Applications of Positive Unlabeled (PU) and Negative Unlabeled (NU) Learning in Cybersecurity
Robert Dilworth, Charan Gudla
TL;DR
The paper argues that Positive Unlabeled (PU) and Negative Unlabeled (NU) learning offer principled semi-supervised approaches for cybersecurity tasks characterized by scarce labels and abundant unlabeled data. It surveys applications across subfields (intrusion detection, vulnerability management, malware detection, threat intelligence, and more), provides formal problem formulations, and discusses practical challenges such as scalability, class imbalance, and evolving threats.

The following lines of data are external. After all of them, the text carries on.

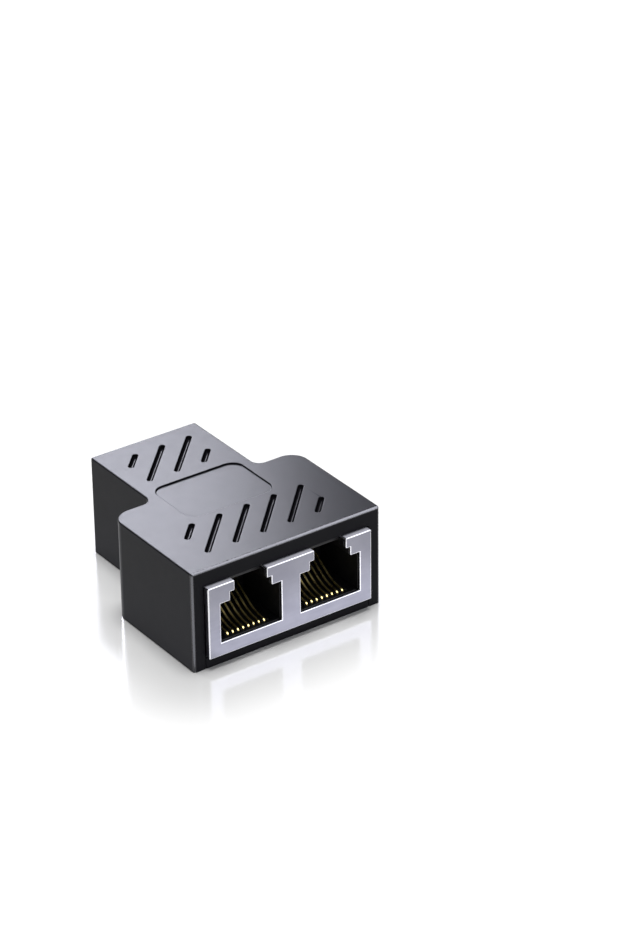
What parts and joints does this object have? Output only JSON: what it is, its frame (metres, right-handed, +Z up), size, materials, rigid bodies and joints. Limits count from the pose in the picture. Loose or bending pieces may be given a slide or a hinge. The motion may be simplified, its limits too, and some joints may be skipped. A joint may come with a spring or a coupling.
{
  "type": "ethernet cable splitter",
  "caption": "T-shaped in-line network splitter: a dark ribbed plastic housing with a pair of shielded sockets at the wide end and a single one at the neck.",
  "frame": {"origin": "centre of the underside of the whole splitter's bounding box", "axes": "+X across the pair of sockets, +Y from the pair towards the single socket, +Z up from the underside"},
  "size_m": [0.037, 0.0442, 0.0183],
  "materials": {
    "housing_plastic": "fine satin moulded ABS, charcoal",
    "shield_metal": "satin nickel-plated sheet",
    "socket_plastic": "black moulded polyester",
    "carrier_plastic": "black moulded polyester",
    "contact_gold": "gold-plated spring wire",
    "board_laminate": "green solder mask on glass laminate"
  },
  "bodies": {
    "root": {"base_cover": "housing_plastic", "circuit_board": "board_laminate", "contact_carrier_left": "carrier_plastic", "contact_carrier_right": "carrier_plastic", "contact_carrier_single": "carrier_plastic", "contact_left_1": "contact_gold", "contact_left_2": "contact_gold", "contact_left_3": "contact_gold", "contact_left_4": "contact_gold", "contact_left_5": "contact_gold", "contact_left_6": "contact_gold", "contact_left_7": "contact_gold", "contact_left_8": "contact_gold", "contact_right_1": "contact_gold", "contact_right_2": "contact_gold", "contact_right_3": "contact_gold", "contact_right_4": "contact_gold", "contact_right_5": "contact_gold", "contact_right_6": "contact_gold", "contact_right_7": "contact_gold", "contact_right_8": "contact_gold", "contact_single_1": "contact_gold", "contact_single_2": "contact_gold", "contact_single_3": "contact_gold", "contact_single_4": "contact_gold", "contact_single_5": "contact_gold", "contact_single_6": "contact_gold", "contact_single_7": "contact_gold", "contact_single_8": "contact_gold", "housing_shell": "housing_plastic", "single_port_shield": "shield_metal", "single_port_socket_block": "socket_plastic", "two_port_shield": "shield_metal", "two_port_socket_block": "socket_plastic"}
  },
  "joints": []
}
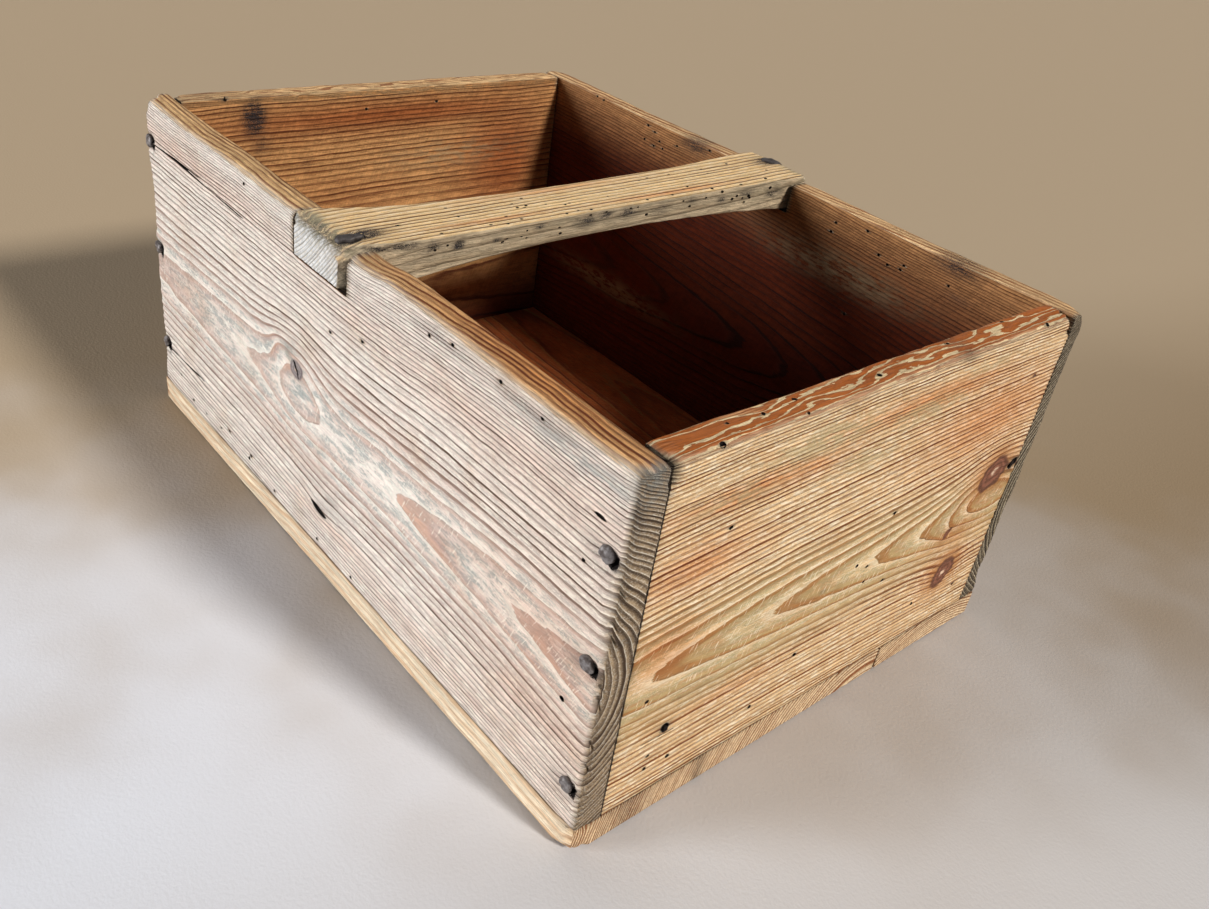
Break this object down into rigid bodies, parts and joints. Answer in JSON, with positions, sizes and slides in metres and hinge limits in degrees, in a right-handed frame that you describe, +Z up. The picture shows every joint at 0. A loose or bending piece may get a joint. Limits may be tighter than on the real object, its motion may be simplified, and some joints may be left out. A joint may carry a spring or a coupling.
{
  "type": "open carpenter's tool chest",
  "caption": "Open-topped rectangular wooden tool chest of nailed planks, with a board floor and a notched cross bar at mid length to lift and carry it by.",
  "frame": {"origin": "on the ground, at the centre of the chest's underside", "axes": "+X along the chest, +Y across it towards the back, +Z up"},
  "size_m": [0.54, 0.3864, 0.2536],
  "materials": {
    "bleached_side_wood": "bare weathered pine, bleached and raised-grained",
    "brown_side_wood": "bare aged pine, warm brown, dry",
    "golden_end_wood": "bare aged pine, golden, raised-grained",
    "floor_wood": "bare aged pine, dry",
    "bar_wood": "bare pine worn smooth by hands",
    "forged_iron": "dark hand-forged iron, matt"
  },
  "bodies": {
    "root": {"front_side_board": "bleached_side_wood", "back_side_board": "brown_side_wood", "left_end_board": "brown_side_wood", "right_end_board": "golden_end_wood", "front_floor_board": "floor_wood", "back_floor_board": "floor_wood", "carry_bar": "bar_wood", "front_left_corner_nails": "forged_iron", "front_right_corner_nails": "forged_iron", "back_left_corner_nails": "forged_iron", "back_right_corner_nails": "forged_iron", "front_bar_nail": "forged_iron", "back_bar_nail": "forged_iron", "front_floor_nails": "forged_iron", "back_floor_nails": "forged_iron", "left_floor_nails": "forged_iron", "right_floor_nails": "forged_iron"}
  },
  "joints": []
}
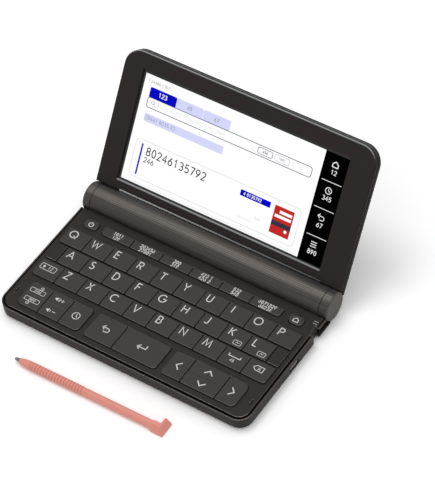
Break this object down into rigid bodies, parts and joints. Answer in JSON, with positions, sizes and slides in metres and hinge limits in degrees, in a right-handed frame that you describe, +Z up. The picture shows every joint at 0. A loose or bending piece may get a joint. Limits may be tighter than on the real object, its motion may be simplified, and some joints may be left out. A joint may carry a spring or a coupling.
{
  "type": "electronic dictionary",
  "caption": "Clamshell pocket dictionary: sprung keyboard in a rounded base, display lid on a battery barrel hinge, and a loose stylus with an L-shaped head.",
  "frame": {"origin": "on the table, under the middle of the whole part's bounding box", "axes": "+X to the right along the hinge, +Y from the front edge to the back, +Z up; the lid is drawn open"},
  "size_m": [0.155, 0.1624, 0.0796],
  "materials": {
    "case": "dark brown-black satin",
    "keys": "dark grey-brown, fine matt",
    "barrel": "dark bronze with fine lengthwise lines",
    "barrel_ends": "dark bronze, smooth satin",
    "trim": "polished",
    "display": "lit display under clear glass",
    "board": "green solder mask",
    "cells": "printed steel can",
    "feet": "black, matt",
    "stylus": "coral, satin"
  },
  "bodies": {
    "base": {"bottom_case": "case", "top_cover": "case", "key_board": "board", "battery_barrel": "barrel", "batteries": "cells", "rubber_feet": "feet"},
    "lid": {"lid_bezel": "case", "lid_back": "case", "display_panel": "display", "lid_trim": "trim", "hinge_caps": "barrel_ends"},
    "stylus": {"stylus": "stylus"},
    "battery_door": {"battery_door": "barrel"},
    "up_down_rocker": {"up_down_rocker": "keys"},
    "power_key": {"power_key": "keys"},
    "function_key_1": {"function_key_1": "keys"},
    "function_key_2": {"function_key_2": "keys"},
    "function_key_3": {"function_key_3": "keys"},
    "function_key_4": {"function_key_4": "keys"},
    "function_key_5": {"function_key_5": "keys"},
    "function_key_6": {"function_key_6": "keys"},
    "home_key": {"home_key": "keys"},
    "key_q": {"key_q": "keys"},
    "key_w": {"key_w": "keys"},
    "key_e": {"key_e": "keys"},
    "key_r": {"key_r": "keys"},
    "key_t": {"key_t": "keys"},
    "key_y": {"key_y": "keys"},
    "key_u": {"key_u": "keys"},
    "key_i": {"key_i": "keys"},
    "key_o": {"key_o": "keys"},
    "key_p": {"key_p": "keys"},
    "key_a": {"key_a": "keys"},
    "key_s": {"key_s": "keys"},
    "key_d": {"key_d": "keys"},
    "key_f": {"key_f": "keys"},
    "key_g": {"key_g": "keys"},
    "key_h": {"key_h": "keys"},
    "key_j": {"key_j": "keys"},
    "key_k": {"key_k": "keys"},
    "key_l": {"key_l": "keys"},
    "key_shift": {"key_shift": "keys"},
    "key_z": {"key_z": "keys"},
    "key_x": {"key_x": "keys"},
    "key_c": {"key_c": "keys"},
    "key_v": {"key_v": "keys"},
    "key_b": {"key_b": "keys"},
    "key_n": {"key_n": "keys"},
    "key_m": {"key_m": "keys"},
    "key_space": {"key_space": "keys"},
    "key_delete": {"key_delete": "keys"},
    "page_up_key": {"page_up_key": "keys"},
    "page_down_key": {"page_down_key": "keys"},
    "volume_up_key": {"volume_up_key": "keys"},
    "volume_down_key": {"volume_down_key": "keys"},
    "history_key": {"history_key": "keys"},
    "back_key": {"back_key": "keys"},
    "enter_key": {"enter_key": "keys"},
    "left_key": {"left_key": "keys"},
    "right_key": {"right_key": "keys"}
  },
  "joints": [
    {"name": "lid_hinge", "type": "hinge", "parent": "base", "child": "lid", "pos_m": [0, 0.02709, 0.009], "axis": [1, 0, 0], "range_deg": [-26, 124]},
    {"name": "stylus_lift", "type": "slide", "parent": "base", "child": "stylus", "axis": [0, 0, 1], "range_m": [0, 0.06]},
    {"name": "battery_door_slide", "type": "slide", "parent": "base", "child": "battery_door", "axis": [0, 1, 0], "range_m": [0, 0.006]},
    {"name": "up_down_rocker_tilt", "type": "hinge", "parent": "base", "child": "up_down_rocker", "pos_m": [0.0453, -0.04466, 0.0063], "axis": [1, 0, 0], "range_deg": [-3, 3], "stiffness_Nm_per_rad": 0.05},
    {"name": "enter_key_press", "type": "slide", "parent": "base", "child": "enter_key", "axis": [0, 0, -1], "range_m": [0, 0.0008], "stiffness_N_per_m": 600},
    {"name": "power_key_press", "type": "slide", "parent": "base", "child": "power_key", "axis": [0, 0, -1], "range_m": [0, 0.0008], "stiffness_N_per_m": 600},
    {"name": "key_q_press", "type": "slide", "parent": "base", "child": "key_q", "axis": [0, 0, -1], "range_m": [0, 0.0008], "stiffness_N_per_m": 600},
    {"name": "page_up_key_press", "type": "slide", "parent": "base", "child": "page_up_key", "axis": [0, 0, -1], "range_m": [0, 0.0008], "stiffness_N_per_m": 600},
    {"name": "key_space_press", "type": "slide", "parent": "base", "child": "key_space", "axis": [0, 0, -1], "range_m": [0, 0.0008], "stiffness_N_per_m": 600},
    {"name": "right_key_press", "type": "slide", "parent": "base", "child": "right_key", "axis": [0, 0, -1], "range_m": [0, 0.0008], "stiffness_N_per_m": 600},
    {"name": "function_key_1_press", "type": "slide", "parent": "base", "child": "function_key_1", "axis": [0, 0, -1], "range_m": [0, 0.0008], "stiffness_N_per_m": 600},
    {"name": "function_key_2_press", "type": "slide", "parent": "base", "child": "function_key_2", "axis": [0, 0, -1], "range_m": [0, 0.0008], "stiffness_N_per_m": 600},
    {"name": "function_key_3_press", "type": "slide", "parent": "base", "child": "function_key_3", "axis": [0, 0, -1], "range_m": [0, 0.0008], "stiffness_N_per_m": 600},
    {"name": "function_key_4_press", "type": "slide", "parent": "base", "child": "function_key_4", "axis": [0, 0, -1], "range_m": [0, 0.0008], "stiffness_N_per_m": 600},
    {"name": "function_key_5_press", "type": "slide", "parent": "base", "child": "function_key_5", "axis": [0, 0, -1], "range_m": [0, 0.0008], "stiffness_N_per_m": 600},
    {"name": "function_key_6_press", "type": "slide", "parent": "base", "child": "function_key_6", "axis": [0, 0, -1], "range_m": [0, 0.0008], "stiffness_N_per_m": 600},
    {"name": "home_key_press", "type": "slide", "parent": "base", "child": "home_key", "axis": [0, 0, -1], "range_m": [0, 0.0008], "stiffness_N_per_m": 600},
    {"name": "key_w_press", "type": "slide", "parent": "base", "child": "key_w", "axis": [0, 0, -1], "range_m": [0, 0.0008], "stiffness_N_per_m": 600},
    {"name": "key_e_press", "type": "slide", "parent": "base", "child": "key_e", "axis": [0, 0, -1], "range_m": [0, 0.0008], "stiffness_N_per_m": 600},
    {"name": "key_r_press", "type": "slide", "parent": "base", "child": "key_r", "axis": [0, 0, -1], "range_m": [0, 0.0008], "stiffness_N_per_m": 600},
    {"name": "key_t_press", "type": "slide", "parent": "base", "child": "key_t", "axis": [0, 0, -1], "range_m": [0, 0.0008], "stiffness_N_per_m": 600},
    {"name": "key_y_press", "type": "slide", "parent": "base", "child": "key_y", "axis": [0, 0, -1], "range_m": [0, 0.0008], "stiffness_N_per_m": 600},
    {"name": "key_u_press", "type": "slide", "parent": "base", "child": "key_u", "axis": [0, 0, -1], "range_m": [0, 0.0008], "stiffness_N_per_m": 600},
    {"name": "key_i_press", "type": "slide", "parent": "base", "child": "key_i", "axis": [0, 0, -1], "range_m": [0, 0.0008], "stiffness_N_per_m": 600},
    {"name": "key_o_press", "type": "slide", "parent": "base", "child": "key_o", "axis": [0, 0, -1], "range_m": [0, 0.0008], "stiffness_N_per_m": 600},
    {"name": "key_p_press", "type": "slide", "parent": "base", "child": "key_p", "axis": [0, 0, -1], "range_m": [0, 0.0008], "stiffness_N_per_m": 600},
    {"name": "key_a_press", "type": "slide", "parent": "base", "child": "key_a", "axis": [0, 0, -1], "range_m": [0, 0.0008], "stiffness_N_per_m": 600},
    {"name": "key_s_press", "type": "slide", "parent": "base", "child": "key_s", "axis": [0, 0, -1], "range_m": [0, 0.0008], "stiffness_N_per_m": 600},
    {"name": "key_d_press", "type": "slide", "parent": "base", "child": "key_d", "axis": [0, 0, -1], "range_m": [0, 0.0008], "stiffness_N_per_m": 600},
    {"name": "key_f_press", "type": "slide", "parent": "base", "child": "key_f", "axis": [0, 0, -1], "range_m": [0, 0.0008], "stiffness_N_per_m": 600},
    {"name": "key_g_press", "type": "slide", "parent": "base", "child": "key_g", "axis": [0, 0, -1], "range_m": [0, 0.0008], "stiffness_N_per_m": 600},
    {"name": "key_h_press", "type": "slide", "parent": "base", "child": "key_h", "axis": [0, 0, -1], "range_m": [0, 0.0008], "stiffness_N_per_m": 600},
    {"name": "key_j_press", "type": "slide", "parent": "base", "child": "key_j", "axis": [0, 0, -1], "range_m": [0, 0.0008], "stiffness_N_per_m": 600},
    {"name": "key_k_press", "type": "slide", "parent": "base", "child": "key_k", "axis": [0, 0, -1], "range_m": [0, 0.0008], "stiffness_N_per_m": 600},
    {"name": "key_l_press", "type": "slide", "parent": "base", "child": "key_l", "axis": [0, 0, -1], "range_m": [0, 0.0008], "stiffness_N_per_m": 600},
    {"name": "key_shift_press", "type": "slide", "parent": "base", "child": "key_shift", "axis": [0, 0, -1], "range_m": [0, 0.0008], "stiffness_N_per_m": 600},
    {"name": "key_z_press", "type": "slide", "parent": "base", "child": "key_z", "axis": [0, 0, -1], "range_m": [0, 0.0008], "stiffness_N_per_m": 600},
    {"name": "key_x_press", "type": "slide", "parent": "base", "child": "key_x", "axis": [0, 0, -1], "range_m": [0, 0.0008], "stiffness_N_per_m": 600},
    {"name": "key_c_press", "type": "slide", "parent": "base", "child": "key_c", "axis": [0, 0, -1], "range_m": [0, 0.0008], "stiffness_N_per_m": 600},
    {"name": "key_v_press", "type": "slide", "parent": "base", "child": "key_v", "axis": [0, 0, -1], "range_m": [0, 0.0008], "stiffness_N_per_m": 600},
    {"name": "key_b_press", "type": "slide", "parent": "base", "child": "key_b", "axis": [0, 0, -1], "range_m": [0, 0.0008], "stiffness_N_per_m": 600},
    {"name": "key_n_press", "type": "slide", "parent": "base", "child": "key_n", "axis": [0, 0, -1], "range_m": [0, 0.0008], "stiffness_N_per_m": 600},
    {"name": "key_m_press", "type": "slide", "parent": "base", "child": "key_m", "axis": [0, 0, -1], "range_m": [0, 0.0008], "stiffness_N_per_m": 600},
    {"name": "key_delete_press", "type": "slide", "parent": "base", "child": "key_delete", "axis": [0, 0, -1], "range_m": [0, 0.0008], "stiffness_N_per_m": 600},
    {"name": "page_down_key_press", "type": "slide", "parent": "base", "child": "page_down_key", "axis": [0, 0, -1], "range_m": [0, 0.0008], "stiffness_N_per_m": 600},
    {"name": "volume_up_key_press", "type": "slide", "parent": "base", "child": "volume_up_key", "axis": [0, 0, -1], "range_m": [0, 0.0008], "stiffness_N_per_m": 600},
    {"name": "volume_down_key_press", "type": "slide", "parent": "base", "child": "volume_down_key", "axis": [0, 0, -1], "range_m": [0, 0.0008], "stiffness_N_per_m": 600},
    {"name": "history_key_press", "type": "slide", "parent": "base", "child": "history_key", "axis": [0, 0, -1], "range_m": [0, 0.0008], "stiffness_N_per_m": 600},
    {"name": "back_key_press", "type": "slide", "parent": "base", "child": "back_key", "axis": [0, 0, -1], "range_m": [0, 0.0008], "stiffness_N_per_m": 600},
    {"name": "left_key_press", "type": "slide", "parent": "base", "child": "left_key", "axis": [0, 0, -1], "range_m": [0, 0.0008], "stiffness_N_per_m": 600}
  ]
}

Through literature synthesis, it identifies gaps in real-time deployment, domain-knowledge integration, and generalization across cybersecurity domains, and proposes directions like meta-learning and density-ratio estimation to advance PU/NU methods. The work aims to catalyze integration of PU/NU learning into cyber defense workflows to improve detection, response, and resilience against emergent threats.
Abstract
This paper explores the relatively underexplored application of Positive Unlabeled (PU) Learning and Negative Unlabeled (NU) Learning in the cybersecurity domain. While these semi-supervised learning methods have been applied successfully in fields like medicine and marketing, their potential in cybersecurity remains largely untapped. The paper identifies key areas of cybersecurity--such as intrusion detection, vulnerability management, malware detection, and threat intelligence--where PU/NU learning can offer significant improvements, particularly in scenarios with imbalanced or limited labeled data. We provide a detailed problem formulation for each subfield, supported by mathematical reasoning, and highlight the specific challenges and research gaps in scaling these methods to real-time systems, addressing class imbalance, and adapting to evolving threats. Finally, we propose future directions to advance the integration of PU/NU learning in cybersecurity, offering solutions that can better detect, manage, and mitigate emerging cyber threats.